Task statement:
Scan the data for lines with "JSON" and report the count by itself.

Information given:

-----

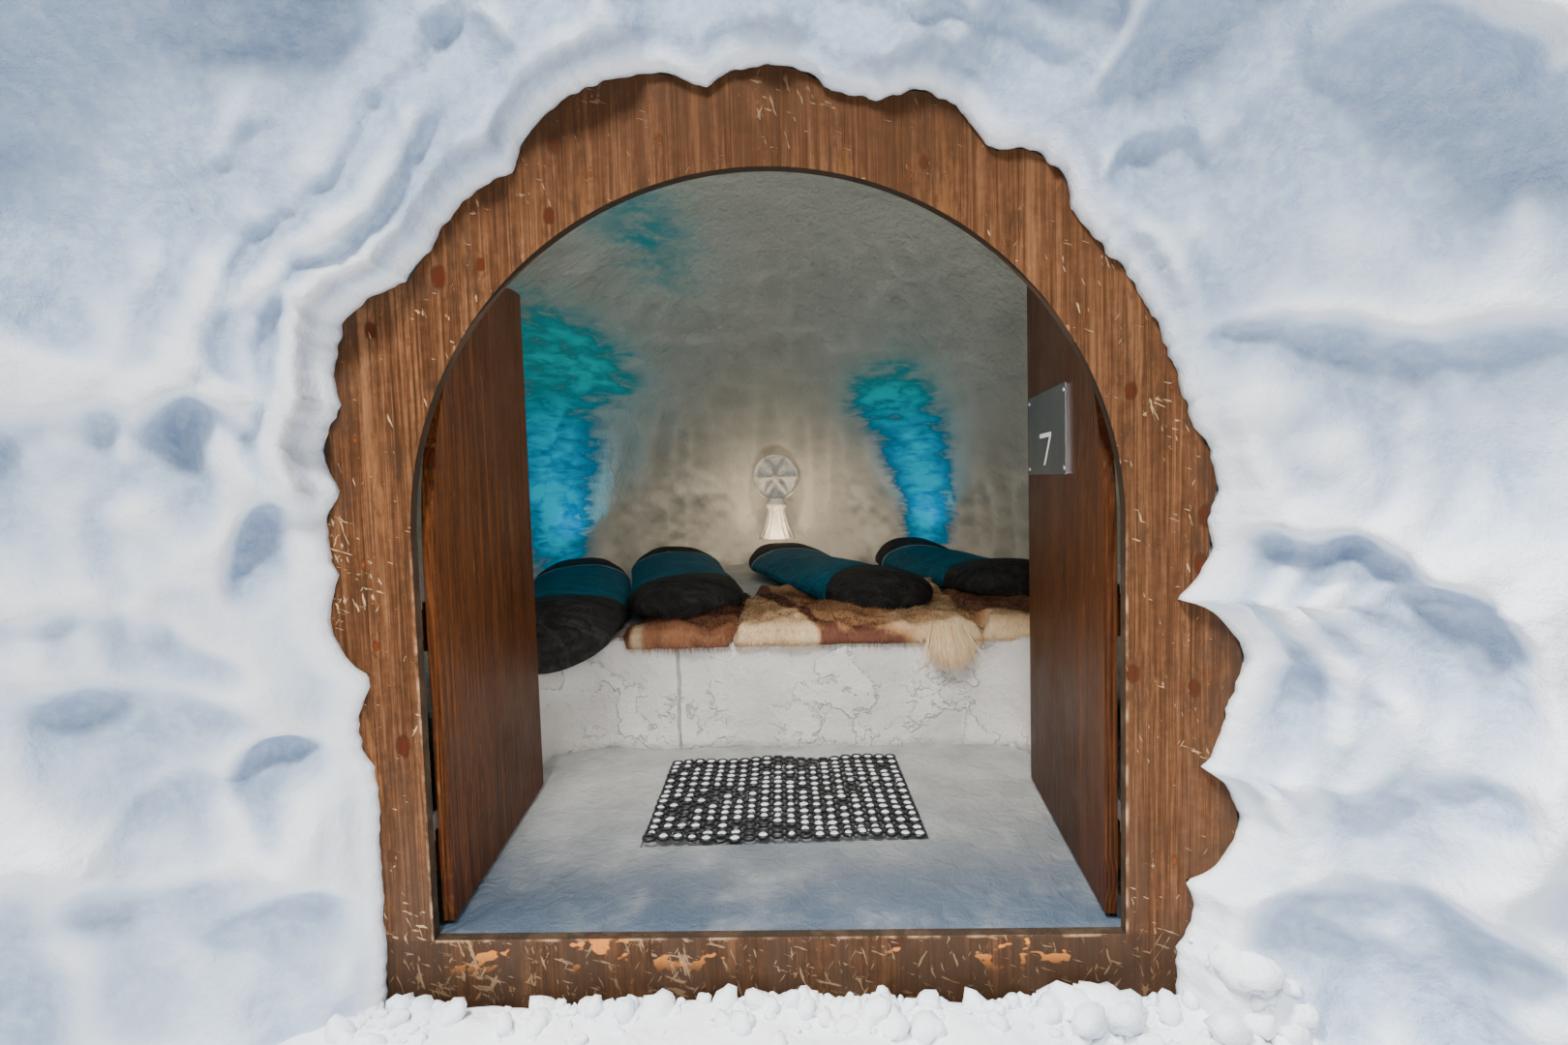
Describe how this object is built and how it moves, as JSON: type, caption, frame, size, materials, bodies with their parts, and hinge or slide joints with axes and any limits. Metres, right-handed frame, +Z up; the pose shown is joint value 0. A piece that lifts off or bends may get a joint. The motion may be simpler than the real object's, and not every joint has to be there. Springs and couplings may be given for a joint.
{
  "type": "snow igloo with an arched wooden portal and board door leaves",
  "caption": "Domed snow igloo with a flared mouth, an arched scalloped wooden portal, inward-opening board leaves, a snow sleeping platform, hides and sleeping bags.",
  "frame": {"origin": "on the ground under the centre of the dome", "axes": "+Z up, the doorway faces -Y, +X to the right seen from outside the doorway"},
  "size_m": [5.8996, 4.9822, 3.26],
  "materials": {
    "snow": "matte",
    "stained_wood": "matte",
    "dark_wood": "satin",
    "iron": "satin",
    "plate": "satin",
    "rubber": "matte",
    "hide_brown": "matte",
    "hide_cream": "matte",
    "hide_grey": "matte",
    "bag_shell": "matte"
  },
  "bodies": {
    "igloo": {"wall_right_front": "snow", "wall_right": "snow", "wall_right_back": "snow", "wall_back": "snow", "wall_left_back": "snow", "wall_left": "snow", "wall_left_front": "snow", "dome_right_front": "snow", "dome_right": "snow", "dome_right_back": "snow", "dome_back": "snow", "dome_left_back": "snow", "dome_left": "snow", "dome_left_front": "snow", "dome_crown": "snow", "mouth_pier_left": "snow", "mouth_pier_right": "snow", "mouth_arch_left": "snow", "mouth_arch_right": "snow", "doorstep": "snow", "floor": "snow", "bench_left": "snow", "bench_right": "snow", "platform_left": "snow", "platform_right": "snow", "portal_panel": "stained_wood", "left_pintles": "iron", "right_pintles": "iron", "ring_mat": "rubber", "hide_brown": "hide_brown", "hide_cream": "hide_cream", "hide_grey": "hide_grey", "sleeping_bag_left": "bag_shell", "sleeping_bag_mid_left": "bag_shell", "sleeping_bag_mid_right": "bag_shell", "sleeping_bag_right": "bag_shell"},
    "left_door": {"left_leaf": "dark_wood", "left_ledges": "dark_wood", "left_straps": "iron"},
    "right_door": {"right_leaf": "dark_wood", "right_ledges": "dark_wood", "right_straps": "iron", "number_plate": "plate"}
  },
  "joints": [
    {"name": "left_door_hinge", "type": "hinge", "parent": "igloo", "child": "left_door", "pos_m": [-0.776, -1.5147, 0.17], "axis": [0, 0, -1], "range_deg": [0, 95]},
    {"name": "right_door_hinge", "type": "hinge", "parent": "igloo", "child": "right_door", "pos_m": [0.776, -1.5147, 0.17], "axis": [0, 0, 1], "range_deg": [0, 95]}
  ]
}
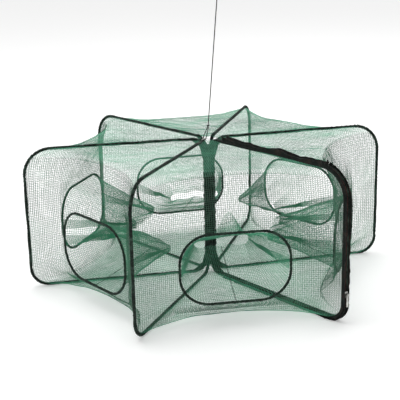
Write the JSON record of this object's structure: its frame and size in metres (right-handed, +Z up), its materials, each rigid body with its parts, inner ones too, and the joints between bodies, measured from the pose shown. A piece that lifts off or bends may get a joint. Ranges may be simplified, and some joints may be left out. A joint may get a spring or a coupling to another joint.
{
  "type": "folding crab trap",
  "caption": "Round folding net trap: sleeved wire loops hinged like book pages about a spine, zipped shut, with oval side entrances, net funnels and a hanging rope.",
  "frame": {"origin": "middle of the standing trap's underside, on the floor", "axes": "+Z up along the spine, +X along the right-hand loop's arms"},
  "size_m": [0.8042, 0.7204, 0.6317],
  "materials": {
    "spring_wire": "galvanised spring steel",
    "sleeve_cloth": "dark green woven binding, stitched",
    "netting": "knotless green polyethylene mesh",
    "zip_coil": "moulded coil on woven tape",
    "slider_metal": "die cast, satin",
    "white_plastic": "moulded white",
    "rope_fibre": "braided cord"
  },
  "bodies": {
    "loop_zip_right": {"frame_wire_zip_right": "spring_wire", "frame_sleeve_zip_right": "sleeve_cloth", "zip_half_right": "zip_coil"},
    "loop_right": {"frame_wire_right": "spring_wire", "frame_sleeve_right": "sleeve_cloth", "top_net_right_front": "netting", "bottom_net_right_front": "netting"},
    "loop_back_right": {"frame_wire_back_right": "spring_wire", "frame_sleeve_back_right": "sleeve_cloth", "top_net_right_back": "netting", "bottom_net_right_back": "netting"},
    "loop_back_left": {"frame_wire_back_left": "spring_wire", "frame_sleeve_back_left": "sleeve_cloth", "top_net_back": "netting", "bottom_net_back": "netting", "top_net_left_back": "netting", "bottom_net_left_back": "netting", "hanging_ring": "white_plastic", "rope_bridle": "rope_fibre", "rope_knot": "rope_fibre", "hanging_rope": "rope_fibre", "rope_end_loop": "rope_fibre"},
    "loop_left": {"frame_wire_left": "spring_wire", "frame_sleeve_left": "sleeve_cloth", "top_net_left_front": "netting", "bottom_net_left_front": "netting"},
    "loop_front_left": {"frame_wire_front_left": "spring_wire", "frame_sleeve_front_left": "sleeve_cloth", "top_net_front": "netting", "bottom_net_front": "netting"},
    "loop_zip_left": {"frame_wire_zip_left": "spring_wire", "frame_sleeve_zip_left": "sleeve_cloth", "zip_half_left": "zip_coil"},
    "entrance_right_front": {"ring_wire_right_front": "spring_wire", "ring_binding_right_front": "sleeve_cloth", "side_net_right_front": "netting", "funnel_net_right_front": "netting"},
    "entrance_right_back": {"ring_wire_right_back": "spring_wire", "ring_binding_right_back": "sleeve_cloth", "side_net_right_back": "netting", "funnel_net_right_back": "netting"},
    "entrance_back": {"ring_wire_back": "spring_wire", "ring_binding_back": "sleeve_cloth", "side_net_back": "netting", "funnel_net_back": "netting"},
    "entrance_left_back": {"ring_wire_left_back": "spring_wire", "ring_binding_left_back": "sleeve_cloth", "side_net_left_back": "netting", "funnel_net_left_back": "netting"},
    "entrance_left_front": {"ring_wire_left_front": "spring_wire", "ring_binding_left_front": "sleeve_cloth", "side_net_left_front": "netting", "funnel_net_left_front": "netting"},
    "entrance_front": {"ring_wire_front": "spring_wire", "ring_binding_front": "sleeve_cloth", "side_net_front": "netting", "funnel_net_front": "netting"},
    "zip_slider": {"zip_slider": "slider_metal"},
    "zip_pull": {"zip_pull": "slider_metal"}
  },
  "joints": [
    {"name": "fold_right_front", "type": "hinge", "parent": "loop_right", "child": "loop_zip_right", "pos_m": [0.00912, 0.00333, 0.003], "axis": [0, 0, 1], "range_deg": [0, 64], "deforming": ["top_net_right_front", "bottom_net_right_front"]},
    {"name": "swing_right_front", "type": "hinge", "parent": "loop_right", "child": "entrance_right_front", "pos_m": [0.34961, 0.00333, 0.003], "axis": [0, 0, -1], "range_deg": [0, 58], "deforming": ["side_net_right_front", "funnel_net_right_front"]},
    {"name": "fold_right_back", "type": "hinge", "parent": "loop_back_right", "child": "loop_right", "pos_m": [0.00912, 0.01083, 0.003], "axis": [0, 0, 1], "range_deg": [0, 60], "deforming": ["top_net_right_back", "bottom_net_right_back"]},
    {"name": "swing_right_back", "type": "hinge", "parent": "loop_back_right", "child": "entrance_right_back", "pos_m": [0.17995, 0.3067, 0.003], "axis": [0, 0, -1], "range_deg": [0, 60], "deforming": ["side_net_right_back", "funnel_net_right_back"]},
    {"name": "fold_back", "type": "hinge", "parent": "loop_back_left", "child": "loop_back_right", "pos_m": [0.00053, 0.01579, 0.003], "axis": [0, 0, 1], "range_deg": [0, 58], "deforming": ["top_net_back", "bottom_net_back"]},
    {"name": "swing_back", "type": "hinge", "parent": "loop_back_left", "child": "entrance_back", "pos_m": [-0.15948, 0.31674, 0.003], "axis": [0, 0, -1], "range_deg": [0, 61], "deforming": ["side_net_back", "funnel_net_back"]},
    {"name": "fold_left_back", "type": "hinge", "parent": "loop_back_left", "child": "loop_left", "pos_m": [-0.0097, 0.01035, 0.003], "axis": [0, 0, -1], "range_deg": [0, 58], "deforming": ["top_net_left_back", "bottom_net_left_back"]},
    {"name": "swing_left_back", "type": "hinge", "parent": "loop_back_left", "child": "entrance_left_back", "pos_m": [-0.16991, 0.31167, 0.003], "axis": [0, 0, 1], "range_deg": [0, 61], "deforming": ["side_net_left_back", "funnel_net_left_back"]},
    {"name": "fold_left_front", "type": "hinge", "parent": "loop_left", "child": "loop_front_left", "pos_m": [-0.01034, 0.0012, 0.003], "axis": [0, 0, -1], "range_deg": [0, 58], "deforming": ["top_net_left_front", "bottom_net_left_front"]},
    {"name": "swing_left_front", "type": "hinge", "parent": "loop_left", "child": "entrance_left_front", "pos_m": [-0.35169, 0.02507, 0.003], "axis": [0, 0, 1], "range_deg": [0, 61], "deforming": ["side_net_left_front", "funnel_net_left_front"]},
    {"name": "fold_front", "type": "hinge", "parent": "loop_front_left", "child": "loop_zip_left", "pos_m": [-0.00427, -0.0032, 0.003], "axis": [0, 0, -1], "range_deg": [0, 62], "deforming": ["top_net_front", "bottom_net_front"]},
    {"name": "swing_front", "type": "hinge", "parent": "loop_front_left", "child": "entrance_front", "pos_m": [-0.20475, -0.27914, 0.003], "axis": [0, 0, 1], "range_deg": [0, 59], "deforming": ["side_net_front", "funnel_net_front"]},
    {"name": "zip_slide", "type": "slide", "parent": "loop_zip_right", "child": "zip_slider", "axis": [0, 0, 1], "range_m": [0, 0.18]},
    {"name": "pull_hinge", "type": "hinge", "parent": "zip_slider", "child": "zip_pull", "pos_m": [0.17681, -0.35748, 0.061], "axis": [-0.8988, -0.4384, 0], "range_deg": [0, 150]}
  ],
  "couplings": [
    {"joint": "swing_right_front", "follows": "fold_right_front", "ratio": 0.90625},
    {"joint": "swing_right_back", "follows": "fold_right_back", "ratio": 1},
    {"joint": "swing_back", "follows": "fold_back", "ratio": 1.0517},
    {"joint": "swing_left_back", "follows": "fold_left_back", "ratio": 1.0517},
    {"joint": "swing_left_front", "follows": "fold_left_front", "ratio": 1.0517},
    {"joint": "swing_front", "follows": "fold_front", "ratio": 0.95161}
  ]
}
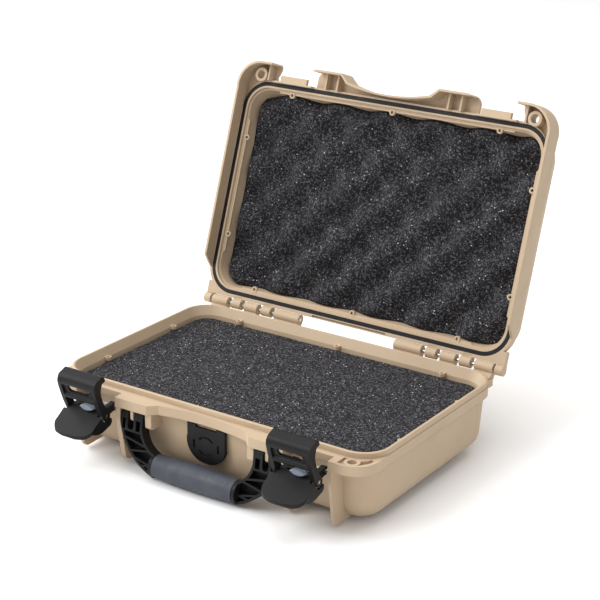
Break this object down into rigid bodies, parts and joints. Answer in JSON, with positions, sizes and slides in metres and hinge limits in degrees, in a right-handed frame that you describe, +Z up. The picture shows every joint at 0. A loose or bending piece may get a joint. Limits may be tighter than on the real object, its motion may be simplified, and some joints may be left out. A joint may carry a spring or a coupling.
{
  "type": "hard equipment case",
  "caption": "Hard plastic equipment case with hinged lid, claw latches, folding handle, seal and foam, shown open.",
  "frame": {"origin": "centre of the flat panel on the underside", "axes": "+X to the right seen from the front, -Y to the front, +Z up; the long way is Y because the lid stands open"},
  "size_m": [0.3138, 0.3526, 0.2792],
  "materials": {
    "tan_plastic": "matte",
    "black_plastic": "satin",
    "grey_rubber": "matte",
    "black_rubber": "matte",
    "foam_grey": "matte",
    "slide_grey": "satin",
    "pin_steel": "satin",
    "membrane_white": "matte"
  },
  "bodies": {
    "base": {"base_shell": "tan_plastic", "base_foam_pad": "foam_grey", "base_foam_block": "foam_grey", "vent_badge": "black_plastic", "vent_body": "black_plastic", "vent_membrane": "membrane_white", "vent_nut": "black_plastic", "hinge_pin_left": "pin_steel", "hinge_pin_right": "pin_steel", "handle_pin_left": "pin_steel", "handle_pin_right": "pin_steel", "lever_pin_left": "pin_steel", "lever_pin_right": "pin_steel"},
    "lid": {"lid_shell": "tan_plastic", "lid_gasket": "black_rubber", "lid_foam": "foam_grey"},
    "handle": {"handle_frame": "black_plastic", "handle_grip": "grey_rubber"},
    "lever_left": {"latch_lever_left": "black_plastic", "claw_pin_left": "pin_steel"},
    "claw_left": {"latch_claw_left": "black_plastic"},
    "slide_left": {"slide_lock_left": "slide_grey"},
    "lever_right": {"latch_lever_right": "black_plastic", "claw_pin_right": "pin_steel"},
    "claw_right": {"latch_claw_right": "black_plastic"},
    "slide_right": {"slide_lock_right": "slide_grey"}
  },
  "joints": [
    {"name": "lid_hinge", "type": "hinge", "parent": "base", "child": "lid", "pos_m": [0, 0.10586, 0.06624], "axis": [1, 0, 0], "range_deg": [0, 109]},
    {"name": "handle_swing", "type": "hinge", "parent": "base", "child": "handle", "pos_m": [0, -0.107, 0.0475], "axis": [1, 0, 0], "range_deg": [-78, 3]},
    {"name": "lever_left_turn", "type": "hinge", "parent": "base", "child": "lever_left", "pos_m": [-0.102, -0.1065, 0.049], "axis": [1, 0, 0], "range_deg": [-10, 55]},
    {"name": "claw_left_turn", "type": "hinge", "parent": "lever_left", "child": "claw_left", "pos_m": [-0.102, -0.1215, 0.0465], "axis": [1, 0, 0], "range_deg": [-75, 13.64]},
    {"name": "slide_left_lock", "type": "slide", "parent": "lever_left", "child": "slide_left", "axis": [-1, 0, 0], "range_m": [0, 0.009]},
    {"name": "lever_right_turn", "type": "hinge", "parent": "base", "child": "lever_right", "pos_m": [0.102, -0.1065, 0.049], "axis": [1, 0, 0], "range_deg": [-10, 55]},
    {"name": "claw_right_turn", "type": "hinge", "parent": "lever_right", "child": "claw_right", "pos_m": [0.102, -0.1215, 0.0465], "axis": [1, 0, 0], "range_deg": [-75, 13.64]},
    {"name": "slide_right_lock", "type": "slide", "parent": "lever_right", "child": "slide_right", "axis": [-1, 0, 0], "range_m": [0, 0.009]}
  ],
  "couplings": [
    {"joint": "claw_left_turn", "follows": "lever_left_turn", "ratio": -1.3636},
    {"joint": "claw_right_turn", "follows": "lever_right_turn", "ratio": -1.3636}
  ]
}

-----

Task result:
3